En incontables ocasiones se ha analizado el conflicto del vampiro inmerso en la modernidad, exhibiéndose casi siempre detalles como la creciente dificultad para encontrar sangre libre de enfermedades, o la adaptabilidad de estos seres a problemas cotidianos del hombre moderno y la tecnología. Sin embargo, son verdaderamente escasas las referencias a la forma en la que el vampiro, una vez anulada la muerte, se enfrenta a la asimilación de la cultura en un mundo moderno donde todo el saber de la humanidad está al alcance de un simple click.
No es casualidad que esa titánica tarea descriptiva, relacionada con la asimilación que el vampiro tiene del infinito imaginario colectivo que nos rodea, se haya dejado de lado película tras película en espera de un director con las suficientes agallas para abordarla. Por fortuna, seis años después de ese grandísimo sobresalto en el mundo de los vampiros que significó la cinta sueca Let the Right One In, el cineasta norteamericano, Jim Jarmusch, vuelve a dar un giro extraordinario al tema con Only Lovers Left Alive.
Dos amantes vampiros viven separados, el primero, un melómano empedernido interpretado por Tom Hiddleston, pasa los días encerrado en la más completa reclusión dentro de una casa a las afueras de Detroit, obsesionado con la creación de música nueva, el otro, un vampiro amante de la literatura y de la cultura en general, maravillosamente interpretado por Tilda Swinton, ve pasar la vida en la ciudad marroquí de Tánger, comunicándose esporádicamente con su amor, y frecuentando como único amigo al legendario Christopher Marlowe (John Hurt), un dramaturgo del siglo XVI que se sospecha es el autor de las obras atribuídas a William Shakespeare.
Tal es la premisa con la que Jarmusch abre su brillante estudio vampírico, llegando a la conclusión de que la gran diferencia que separa a estos seres del hombre común es, además de la sed de sangre, la gigantesca sobreexposición que han tenido a lo largo de su longeva vida a la inabarcable historia cultural de la humanidad.

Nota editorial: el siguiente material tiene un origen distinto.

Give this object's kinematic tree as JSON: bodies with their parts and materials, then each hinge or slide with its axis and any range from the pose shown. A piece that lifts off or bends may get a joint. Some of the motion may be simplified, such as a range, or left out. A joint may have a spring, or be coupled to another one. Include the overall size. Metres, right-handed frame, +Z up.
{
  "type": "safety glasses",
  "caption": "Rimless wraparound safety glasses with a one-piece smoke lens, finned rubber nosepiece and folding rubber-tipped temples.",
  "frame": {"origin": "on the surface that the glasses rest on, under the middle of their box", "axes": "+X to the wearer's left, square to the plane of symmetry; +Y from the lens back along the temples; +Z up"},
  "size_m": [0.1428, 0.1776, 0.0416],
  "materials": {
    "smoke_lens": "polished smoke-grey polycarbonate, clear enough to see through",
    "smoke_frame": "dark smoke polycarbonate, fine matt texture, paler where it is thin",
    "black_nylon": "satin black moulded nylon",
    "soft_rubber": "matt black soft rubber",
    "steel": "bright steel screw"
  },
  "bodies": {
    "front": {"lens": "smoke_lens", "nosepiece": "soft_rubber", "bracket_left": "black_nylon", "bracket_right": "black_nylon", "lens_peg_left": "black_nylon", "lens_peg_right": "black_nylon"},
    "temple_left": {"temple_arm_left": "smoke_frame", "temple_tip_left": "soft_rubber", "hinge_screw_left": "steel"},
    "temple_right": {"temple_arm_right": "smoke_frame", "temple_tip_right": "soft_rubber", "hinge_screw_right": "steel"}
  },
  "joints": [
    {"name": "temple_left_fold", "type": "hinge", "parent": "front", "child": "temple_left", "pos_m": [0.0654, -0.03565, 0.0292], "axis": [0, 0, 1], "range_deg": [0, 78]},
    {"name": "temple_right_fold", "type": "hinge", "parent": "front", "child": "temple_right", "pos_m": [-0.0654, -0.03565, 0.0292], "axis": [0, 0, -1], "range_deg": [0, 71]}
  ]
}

Esa extrema sofisticación y ese snobismo del chupasangre no procede de otro lado mas que de siglos de acumulación de conocimientos, desprendiéndose entonces que el vampiro es simplemente un humano más, cuyas capacidades emocionales se han visto modificadas como producto de un contacto mucho mayor con experiencias y estímulos culturales e históricos. ¿Evidente? tal vez, pero nunca nadie había representado con tal sutileza y pasión este hermoso concepto en una cinta de vampiros.
Eternos nostálgicos, no de años, sino de siglos anteriores, los protagonistas de Only Lovers Left Alive pasan sus días inmersos en una eterna búsqueda y experimentación artística, intentando mantener el más completo anonimato y despreciando las formas de organización sociales que la humanidad ha desarrollado a lo largo de milenios de prueba y error.

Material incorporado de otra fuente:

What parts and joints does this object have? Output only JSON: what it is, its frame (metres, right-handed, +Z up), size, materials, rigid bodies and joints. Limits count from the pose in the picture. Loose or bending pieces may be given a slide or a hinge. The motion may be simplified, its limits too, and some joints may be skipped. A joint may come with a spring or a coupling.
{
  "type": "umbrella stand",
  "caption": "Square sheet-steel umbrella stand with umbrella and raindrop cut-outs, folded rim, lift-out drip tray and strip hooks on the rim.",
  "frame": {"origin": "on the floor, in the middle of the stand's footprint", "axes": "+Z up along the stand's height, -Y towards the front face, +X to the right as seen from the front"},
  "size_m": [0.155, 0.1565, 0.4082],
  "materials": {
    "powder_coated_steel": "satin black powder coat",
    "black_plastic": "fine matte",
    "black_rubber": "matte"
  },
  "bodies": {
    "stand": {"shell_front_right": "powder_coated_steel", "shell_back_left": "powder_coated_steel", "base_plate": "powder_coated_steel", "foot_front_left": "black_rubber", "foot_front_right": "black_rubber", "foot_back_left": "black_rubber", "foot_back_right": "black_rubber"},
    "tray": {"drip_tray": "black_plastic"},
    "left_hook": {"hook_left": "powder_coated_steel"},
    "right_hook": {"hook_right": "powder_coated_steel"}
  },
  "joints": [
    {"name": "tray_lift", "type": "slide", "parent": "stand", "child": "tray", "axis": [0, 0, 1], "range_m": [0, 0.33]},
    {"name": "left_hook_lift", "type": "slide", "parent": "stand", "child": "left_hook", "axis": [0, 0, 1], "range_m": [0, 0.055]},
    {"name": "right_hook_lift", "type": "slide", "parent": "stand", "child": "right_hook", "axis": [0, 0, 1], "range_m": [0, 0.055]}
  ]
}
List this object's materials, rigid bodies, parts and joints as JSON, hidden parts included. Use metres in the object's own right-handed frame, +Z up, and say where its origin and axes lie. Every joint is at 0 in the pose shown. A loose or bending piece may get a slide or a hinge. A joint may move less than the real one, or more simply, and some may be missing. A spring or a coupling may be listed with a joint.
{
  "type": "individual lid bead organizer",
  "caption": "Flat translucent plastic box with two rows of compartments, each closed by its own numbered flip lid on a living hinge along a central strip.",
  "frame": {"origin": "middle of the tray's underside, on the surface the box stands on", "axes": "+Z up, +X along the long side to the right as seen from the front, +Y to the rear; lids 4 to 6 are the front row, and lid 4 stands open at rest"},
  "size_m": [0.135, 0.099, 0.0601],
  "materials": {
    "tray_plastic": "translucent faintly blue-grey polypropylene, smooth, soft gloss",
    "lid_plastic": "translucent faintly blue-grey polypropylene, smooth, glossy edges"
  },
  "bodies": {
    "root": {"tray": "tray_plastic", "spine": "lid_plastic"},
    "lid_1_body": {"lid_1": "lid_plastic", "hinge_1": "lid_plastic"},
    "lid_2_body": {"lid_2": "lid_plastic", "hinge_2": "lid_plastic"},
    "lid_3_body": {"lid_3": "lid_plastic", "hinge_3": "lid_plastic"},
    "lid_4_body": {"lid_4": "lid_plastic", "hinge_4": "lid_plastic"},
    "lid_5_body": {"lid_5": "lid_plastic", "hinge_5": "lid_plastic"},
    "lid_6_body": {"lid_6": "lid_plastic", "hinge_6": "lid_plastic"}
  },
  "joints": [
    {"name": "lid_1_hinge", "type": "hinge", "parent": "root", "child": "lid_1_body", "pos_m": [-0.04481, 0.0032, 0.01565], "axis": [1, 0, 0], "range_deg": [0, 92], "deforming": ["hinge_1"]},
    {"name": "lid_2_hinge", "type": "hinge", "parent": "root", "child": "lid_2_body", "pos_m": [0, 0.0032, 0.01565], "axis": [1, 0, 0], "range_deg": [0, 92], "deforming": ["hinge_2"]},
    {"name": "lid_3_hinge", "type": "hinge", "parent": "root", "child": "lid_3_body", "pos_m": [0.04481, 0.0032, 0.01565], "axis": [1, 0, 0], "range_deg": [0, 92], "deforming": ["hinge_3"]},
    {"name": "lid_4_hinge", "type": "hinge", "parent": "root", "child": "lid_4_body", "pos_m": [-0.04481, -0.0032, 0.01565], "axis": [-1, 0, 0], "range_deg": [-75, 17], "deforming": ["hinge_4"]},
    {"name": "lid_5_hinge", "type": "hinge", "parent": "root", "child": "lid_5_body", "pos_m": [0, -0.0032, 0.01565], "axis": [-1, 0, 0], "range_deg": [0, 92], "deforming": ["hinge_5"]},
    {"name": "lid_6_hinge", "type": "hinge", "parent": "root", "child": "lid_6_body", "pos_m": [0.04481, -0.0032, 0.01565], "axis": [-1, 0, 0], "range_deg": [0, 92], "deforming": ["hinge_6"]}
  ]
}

Resulta entendible que la música, una de las principales pasiones de Jarmusch, sea junto con la literatura uno de los hilos conductores más fuertes de la película, deleitándose el espectador con un soundtrack magistralmente curado por el propio director norteamericano, y cohesionado por las extraordinarias piezas musicales que Jozef van Wissem compuso expresamente para el filme, las cuales, aunadas a la hermosa fotografía de Yorick Le Saux dan como resultado una experiencia estética de proporciones épicas.
Obra magna dentro del género vampírico a pesar de estar lo más alejada posible del cine de horror, Only Lovers Left Alive es el ejemplo ideal para evidenciar que no hay temas suficientemente explorados en las artes, y que incluso un género tan agotado como el cine de vampiros puede replantearse completamente gracias a la brillantez de un autor, al que en este caso no nos queda mas que agradecer, tal vez, eternamente.